* BEGIN *

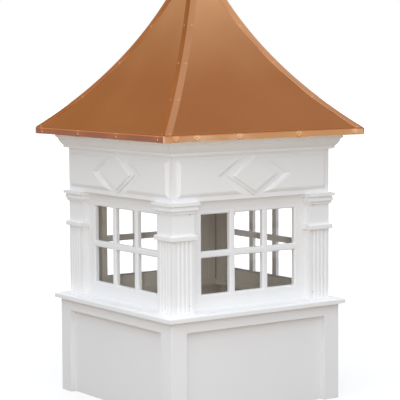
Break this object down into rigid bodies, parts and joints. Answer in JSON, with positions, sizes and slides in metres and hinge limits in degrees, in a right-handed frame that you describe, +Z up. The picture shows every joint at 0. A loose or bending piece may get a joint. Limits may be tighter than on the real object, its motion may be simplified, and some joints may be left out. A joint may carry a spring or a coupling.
{
  "type": "barn cupola",
  "caption": "Square barn cupola: panelled base, sill, glazed storey with fluted corner pilasters, raised diamond frieze, crown moulding and concave hipped copper roof.",
  "frame": {"origin": "centre of the square underside of the base box", "axes": "+Z up, -Y towards the front window, +X to the right"},
  "size_m": [1.192, 1.192, 2.289],
  "materials": {
    "white_vinyl": "satin",
    "copper": "bright sheet copper",
    "glass": "clear",
    "deck_wood": "bare plywood"
  },
  "bodies": {
    "root": {"apex_cap": "copper", "base_panel_back": "white_vinyl", "base_panel_front": "white_vinyl", "base_panel_left": "white_vinyl", "base_panel_right": "white_vinyl", "base_post_back_left": "white_vinyl", "base_post_back_right": "white_vinyl", "base_post_front_left": "white_vinyl", "base_post_front_right": "white_vinyl", "base_rails": "white_vinyl", "crown_moulding": "white_vinyl", "drip_edge": "copper", "frieze_board_back": "white_vinyl", "frieze_board_front": "white_vinyl", "frieze_board_left": "white_vinyl", "frieze_board_right": "white_vinyl", "frieze_diamonds": "white_vinyl", "frieze_panels": "white_vinyl", "hip_cap_back_left": "copper", "hip_cap_back_right": "copper", "hip_cap_front_left": "copper", "hip_cap_front_right": "copper", "pilaster_bands": "white_vinyl", "pilaster_capitals": "white_vinyl", "pilaster_shaft_back_left": "white_vinyl", "pilaster_shaft_back_right": "white_vinyl", "pilaster_shaft_front_left": "white_vinyl", "pilaster_shaft_front_right": "white_vinyl", "roof_deck": "deck_wood", "roof_panel_back": "copper", "roof_panel_front": "copper", "roof_panel_left": "copper", "roof_panel_right": "copper", "sill": "white_vinyl", "soffit": "white_vinyl", "window_glass": "glass", "window_sash_back": "white_vinyl", "window_sash_front": "white_vinyl", "window_sash_left": "white_vinyl", "window_sash_right": "white_vinyl", "window_wall_back": "white_vinyl", "window_wall_front": "white_vinyl", "window_wall_left": "white_vinyl", "window_wall_right": "white_vinyl"}
  },
  "joints": []
}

* END *

__WHAT TO DO__: Every line that holds the word "bodies" should be extracted.

__RESPONSE TO THIS TASK__:
Break this object down into rigid bodies, parts and joints. Answer in JSON, with positions, sizes and slides in metres and hinge limits in degrees, in a right-handed frame that you describe, +Z up. The picture shows every joint at 0. A loose or bending piece may get a joint. Limits may be tighter than on the real object, its motion may be simplified, and some joints may be left out. A joint may carry a spring or a coupling.
  "bodies": {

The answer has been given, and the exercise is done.